I've been using it as a lightweight "What do I have left to do on this branch?" tool that fits into my workflow without having to go to an external service (ie. Redmine) or leave the terminal. The fact that it's context sensitive (it just looks for the nearest issues/ directory) means I can just do a "bug list" to get an instant list of outstanding tasks in whatever I happen to be working on whenever I switch branches or get interupted and need to remember where I was.

(I wanted to call it "context-sensitive," which is more accurate, in the title, but HN said the title was too long, so it became "distributed," since anything in git is "distributed".)


Is there something this does that bugseverywhere doesn't?


The bugseverywhere web page currently tells you to clone from a broken gitorious URL.. so.. installs?

The main difference is the design. BE keeps a hidden directory where everything is referenced by hash, which means you need to take the time to set up BE and have the client installed to use it. This is based on human readable file and directory names and isn't concerned with title collisions, which means that if you're stuck you can manage your issues with ls and cat (and mkdir, I guess.)

BE is probably more powerful and mature, but this is lighter weight, has no dependencies, and I find easier to use (possibly because I wrote it.)


Yeah, it's a shame about the BE site. They've moved to https://gitlab.com/bugseverywhere/bugseverywhere for reference.

I do like your approach actually, particularly as it could be easily expanded a little, e.g. to use markdown (or similar) content and present a web view (aka Gollum for Bugs).

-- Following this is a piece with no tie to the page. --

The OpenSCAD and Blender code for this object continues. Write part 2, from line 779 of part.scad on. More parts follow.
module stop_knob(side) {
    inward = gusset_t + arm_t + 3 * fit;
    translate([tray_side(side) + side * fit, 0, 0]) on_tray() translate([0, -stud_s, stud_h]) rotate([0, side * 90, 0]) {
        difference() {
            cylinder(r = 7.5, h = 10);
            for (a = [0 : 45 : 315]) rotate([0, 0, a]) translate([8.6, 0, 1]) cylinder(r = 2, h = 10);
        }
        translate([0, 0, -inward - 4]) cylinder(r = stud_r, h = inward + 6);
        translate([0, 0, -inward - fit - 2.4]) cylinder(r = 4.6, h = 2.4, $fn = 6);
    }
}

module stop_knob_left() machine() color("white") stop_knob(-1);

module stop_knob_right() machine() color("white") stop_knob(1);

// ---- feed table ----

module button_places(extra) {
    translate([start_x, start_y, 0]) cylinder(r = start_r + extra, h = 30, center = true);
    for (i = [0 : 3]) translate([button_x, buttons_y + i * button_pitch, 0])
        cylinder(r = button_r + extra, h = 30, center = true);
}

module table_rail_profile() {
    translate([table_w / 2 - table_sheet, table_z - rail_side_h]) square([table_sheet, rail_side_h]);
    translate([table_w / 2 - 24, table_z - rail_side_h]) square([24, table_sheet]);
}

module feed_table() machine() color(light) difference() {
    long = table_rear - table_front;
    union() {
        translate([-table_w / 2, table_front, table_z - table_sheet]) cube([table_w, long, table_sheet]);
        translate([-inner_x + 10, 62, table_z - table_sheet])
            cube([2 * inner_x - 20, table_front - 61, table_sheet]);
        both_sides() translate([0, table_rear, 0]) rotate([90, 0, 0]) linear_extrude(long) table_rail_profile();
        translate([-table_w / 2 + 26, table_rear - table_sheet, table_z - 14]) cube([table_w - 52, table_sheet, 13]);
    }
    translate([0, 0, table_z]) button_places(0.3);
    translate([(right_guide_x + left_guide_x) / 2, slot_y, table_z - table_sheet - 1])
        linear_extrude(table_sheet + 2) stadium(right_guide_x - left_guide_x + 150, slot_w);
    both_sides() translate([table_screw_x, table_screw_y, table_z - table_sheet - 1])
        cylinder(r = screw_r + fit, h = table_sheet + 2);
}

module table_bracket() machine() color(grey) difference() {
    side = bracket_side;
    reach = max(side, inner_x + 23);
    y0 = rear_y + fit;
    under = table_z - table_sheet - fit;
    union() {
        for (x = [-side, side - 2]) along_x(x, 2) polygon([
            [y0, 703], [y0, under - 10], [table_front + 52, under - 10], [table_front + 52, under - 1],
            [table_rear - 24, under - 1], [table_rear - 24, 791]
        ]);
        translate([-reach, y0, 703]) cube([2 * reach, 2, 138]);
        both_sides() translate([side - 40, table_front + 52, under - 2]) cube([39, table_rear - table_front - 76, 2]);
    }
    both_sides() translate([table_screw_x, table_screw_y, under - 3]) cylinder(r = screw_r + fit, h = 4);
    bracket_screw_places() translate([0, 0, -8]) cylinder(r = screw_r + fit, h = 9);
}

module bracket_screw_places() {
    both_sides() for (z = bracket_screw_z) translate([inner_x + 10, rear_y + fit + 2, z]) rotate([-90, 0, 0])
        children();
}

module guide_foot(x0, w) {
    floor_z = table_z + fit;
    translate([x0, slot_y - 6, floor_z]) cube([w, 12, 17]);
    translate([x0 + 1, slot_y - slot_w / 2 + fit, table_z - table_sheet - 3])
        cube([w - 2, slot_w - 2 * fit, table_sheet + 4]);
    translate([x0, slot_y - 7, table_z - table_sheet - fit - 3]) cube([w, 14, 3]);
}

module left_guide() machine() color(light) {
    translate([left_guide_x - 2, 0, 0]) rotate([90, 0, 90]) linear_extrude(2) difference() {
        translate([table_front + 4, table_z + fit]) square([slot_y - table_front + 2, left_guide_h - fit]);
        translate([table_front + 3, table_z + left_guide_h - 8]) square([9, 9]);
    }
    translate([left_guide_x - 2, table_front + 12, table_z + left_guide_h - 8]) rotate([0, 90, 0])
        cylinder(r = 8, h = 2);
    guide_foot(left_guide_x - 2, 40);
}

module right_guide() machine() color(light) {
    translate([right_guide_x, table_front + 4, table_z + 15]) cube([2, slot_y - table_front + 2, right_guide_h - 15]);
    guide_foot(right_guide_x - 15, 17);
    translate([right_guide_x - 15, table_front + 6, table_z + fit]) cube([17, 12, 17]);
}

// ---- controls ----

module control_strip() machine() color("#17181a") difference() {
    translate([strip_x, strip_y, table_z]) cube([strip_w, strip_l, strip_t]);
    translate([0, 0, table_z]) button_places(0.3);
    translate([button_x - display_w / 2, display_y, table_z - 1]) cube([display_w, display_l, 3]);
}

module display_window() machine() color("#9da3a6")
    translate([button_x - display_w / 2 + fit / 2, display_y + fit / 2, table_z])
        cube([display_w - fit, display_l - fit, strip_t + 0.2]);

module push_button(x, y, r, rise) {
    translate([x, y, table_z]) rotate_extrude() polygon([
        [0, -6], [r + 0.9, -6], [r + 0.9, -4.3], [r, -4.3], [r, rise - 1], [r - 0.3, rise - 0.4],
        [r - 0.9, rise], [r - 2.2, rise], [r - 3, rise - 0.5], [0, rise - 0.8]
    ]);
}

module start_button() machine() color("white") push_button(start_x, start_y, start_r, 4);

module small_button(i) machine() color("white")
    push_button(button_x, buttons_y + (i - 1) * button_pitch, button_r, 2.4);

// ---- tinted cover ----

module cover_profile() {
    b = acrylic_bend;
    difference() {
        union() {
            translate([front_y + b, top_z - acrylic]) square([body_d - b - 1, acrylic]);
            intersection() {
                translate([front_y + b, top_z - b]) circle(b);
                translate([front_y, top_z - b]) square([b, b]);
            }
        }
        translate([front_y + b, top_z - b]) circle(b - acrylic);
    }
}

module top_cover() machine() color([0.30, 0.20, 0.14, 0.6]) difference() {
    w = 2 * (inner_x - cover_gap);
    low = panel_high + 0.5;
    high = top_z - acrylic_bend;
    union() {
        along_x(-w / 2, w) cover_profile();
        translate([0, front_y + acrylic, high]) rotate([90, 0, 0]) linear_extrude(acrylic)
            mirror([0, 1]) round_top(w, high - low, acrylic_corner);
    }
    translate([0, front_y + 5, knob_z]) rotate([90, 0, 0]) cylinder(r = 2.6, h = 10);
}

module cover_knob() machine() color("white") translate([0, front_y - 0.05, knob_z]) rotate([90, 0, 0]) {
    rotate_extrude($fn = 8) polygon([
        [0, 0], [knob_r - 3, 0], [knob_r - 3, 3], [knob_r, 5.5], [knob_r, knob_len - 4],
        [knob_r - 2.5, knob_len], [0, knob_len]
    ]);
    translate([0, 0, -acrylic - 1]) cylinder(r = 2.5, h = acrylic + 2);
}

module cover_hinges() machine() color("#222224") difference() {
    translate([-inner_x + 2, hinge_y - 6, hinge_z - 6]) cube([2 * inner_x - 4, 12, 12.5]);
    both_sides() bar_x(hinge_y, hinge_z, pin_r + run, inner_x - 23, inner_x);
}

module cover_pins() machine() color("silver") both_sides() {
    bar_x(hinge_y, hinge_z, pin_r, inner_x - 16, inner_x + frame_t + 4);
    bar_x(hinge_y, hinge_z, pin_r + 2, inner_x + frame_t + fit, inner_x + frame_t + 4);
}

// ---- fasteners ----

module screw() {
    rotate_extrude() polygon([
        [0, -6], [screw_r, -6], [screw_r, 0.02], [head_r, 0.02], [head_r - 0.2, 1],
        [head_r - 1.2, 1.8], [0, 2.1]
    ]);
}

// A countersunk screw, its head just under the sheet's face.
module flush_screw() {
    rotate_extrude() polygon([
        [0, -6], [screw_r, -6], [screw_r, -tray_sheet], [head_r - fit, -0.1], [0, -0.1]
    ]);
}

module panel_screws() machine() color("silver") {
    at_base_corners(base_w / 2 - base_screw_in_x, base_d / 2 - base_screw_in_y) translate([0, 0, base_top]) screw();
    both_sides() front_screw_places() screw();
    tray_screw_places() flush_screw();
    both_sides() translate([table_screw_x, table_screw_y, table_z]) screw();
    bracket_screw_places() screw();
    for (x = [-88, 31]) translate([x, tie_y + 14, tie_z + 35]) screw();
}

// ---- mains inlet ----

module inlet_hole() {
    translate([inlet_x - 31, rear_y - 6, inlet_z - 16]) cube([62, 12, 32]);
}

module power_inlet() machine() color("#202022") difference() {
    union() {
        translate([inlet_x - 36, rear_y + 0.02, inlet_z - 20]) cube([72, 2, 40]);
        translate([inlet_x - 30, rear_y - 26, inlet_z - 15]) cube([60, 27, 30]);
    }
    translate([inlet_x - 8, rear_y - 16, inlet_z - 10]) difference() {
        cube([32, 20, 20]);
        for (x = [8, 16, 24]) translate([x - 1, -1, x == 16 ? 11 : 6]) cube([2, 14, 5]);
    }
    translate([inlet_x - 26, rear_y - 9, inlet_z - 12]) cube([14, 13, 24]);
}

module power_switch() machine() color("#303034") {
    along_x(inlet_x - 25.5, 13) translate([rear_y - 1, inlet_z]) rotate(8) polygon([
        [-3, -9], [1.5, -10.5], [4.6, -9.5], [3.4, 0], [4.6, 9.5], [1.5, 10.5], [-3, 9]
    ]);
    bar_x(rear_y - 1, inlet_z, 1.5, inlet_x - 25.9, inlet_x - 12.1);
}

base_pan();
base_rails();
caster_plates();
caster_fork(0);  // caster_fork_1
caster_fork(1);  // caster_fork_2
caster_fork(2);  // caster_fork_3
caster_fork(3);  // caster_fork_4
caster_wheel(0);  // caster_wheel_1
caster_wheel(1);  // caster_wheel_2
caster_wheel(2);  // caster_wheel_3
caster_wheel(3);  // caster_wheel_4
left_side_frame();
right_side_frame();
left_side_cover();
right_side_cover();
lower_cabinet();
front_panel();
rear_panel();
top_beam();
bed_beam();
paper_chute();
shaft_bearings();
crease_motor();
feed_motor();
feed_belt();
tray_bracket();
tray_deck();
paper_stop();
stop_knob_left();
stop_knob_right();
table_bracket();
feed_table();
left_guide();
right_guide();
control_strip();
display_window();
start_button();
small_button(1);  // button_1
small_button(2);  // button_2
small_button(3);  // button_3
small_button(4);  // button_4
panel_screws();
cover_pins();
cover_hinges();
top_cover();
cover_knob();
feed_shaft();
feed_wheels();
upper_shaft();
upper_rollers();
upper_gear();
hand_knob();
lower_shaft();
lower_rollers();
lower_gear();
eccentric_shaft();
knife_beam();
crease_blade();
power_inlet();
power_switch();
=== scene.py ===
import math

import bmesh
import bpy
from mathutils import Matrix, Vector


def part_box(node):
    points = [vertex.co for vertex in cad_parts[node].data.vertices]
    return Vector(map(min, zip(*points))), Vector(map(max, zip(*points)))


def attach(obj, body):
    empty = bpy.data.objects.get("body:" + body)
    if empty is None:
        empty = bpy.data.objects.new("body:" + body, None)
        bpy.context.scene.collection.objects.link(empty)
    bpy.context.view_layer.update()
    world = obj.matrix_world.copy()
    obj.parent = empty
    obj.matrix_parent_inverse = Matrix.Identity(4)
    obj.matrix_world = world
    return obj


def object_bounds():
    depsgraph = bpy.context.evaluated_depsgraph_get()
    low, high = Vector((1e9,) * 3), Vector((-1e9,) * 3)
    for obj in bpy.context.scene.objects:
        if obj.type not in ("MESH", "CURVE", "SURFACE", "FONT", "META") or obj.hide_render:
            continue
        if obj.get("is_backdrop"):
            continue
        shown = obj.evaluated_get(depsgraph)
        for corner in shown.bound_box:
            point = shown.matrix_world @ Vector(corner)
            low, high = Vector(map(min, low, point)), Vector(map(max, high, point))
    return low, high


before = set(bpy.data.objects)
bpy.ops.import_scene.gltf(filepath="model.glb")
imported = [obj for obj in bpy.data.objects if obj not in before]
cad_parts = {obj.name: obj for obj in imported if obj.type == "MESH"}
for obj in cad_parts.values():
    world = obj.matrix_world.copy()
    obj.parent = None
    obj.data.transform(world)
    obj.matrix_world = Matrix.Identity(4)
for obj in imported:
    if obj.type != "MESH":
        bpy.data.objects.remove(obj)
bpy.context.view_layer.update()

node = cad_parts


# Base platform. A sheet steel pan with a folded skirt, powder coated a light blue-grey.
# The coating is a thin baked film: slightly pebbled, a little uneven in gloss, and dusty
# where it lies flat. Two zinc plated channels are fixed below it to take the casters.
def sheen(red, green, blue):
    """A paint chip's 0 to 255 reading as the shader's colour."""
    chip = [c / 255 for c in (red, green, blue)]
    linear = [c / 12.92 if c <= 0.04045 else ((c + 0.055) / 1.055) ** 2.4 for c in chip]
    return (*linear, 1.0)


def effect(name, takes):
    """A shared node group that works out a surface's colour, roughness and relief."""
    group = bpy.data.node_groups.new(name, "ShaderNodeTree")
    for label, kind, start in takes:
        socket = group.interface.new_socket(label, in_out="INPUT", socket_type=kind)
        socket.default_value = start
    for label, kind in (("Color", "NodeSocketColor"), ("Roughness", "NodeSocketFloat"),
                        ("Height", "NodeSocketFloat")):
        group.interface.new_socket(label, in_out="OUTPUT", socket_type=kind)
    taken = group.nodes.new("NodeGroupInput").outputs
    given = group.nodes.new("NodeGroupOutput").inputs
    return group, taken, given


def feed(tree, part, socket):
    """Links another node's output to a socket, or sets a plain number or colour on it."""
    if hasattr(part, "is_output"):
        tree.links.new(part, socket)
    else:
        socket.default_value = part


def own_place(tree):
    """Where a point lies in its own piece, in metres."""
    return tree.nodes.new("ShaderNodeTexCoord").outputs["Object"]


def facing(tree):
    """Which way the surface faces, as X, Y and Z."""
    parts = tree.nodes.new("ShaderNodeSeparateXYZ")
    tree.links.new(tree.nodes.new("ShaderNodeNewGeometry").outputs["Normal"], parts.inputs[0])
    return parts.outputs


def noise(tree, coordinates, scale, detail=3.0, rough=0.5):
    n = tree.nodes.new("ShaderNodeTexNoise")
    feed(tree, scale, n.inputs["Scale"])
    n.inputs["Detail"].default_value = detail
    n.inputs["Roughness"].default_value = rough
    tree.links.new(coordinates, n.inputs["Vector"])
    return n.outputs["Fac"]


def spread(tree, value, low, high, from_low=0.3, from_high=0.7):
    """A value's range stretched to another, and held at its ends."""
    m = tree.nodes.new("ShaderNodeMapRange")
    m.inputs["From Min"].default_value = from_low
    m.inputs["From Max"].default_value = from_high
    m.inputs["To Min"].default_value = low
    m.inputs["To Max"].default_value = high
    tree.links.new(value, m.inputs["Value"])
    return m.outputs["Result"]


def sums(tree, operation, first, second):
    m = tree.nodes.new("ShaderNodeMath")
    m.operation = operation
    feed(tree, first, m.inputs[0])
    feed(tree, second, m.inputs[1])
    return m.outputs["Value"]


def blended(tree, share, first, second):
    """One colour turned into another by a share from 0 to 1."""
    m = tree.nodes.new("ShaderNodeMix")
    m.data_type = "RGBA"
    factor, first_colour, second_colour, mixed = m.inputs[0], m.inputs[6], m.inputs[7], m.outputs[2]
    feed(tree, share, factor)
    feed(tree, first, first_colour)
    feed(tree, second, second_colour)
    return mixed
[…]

Any chance you could be convinced to add support for Mercurial? :-)


Thanks for pointing that out! I thought the project was dead. I was really interested in it when it came out and disappointed that it didn't seem to go anywhere, but I think part of the problem is that it was too complicated to use and it was either all in or nothing (either the whole team uses BE, or no one is going to..)

So my approach is sort of an attempt to simplify things by going back to how an organized person might have tracked their issues in 1970 before project management software or source control, and then adding a couple hooks for SCM. "bug" is just a tool to streamline it without a lot of pushd/cd/popd.

Which means that you can use all of the commands except purge and commit in Mercurial, and then manually commit the issues directory (I think "hg commit $(bug pwd)" should work for commit, but "hg purge" seems to require an extension and not be built into the base install.) I'm not opposed to supporting hg (or anything else) as a first class SCM, except that I don't use it and wouldn't know if things were working as expected.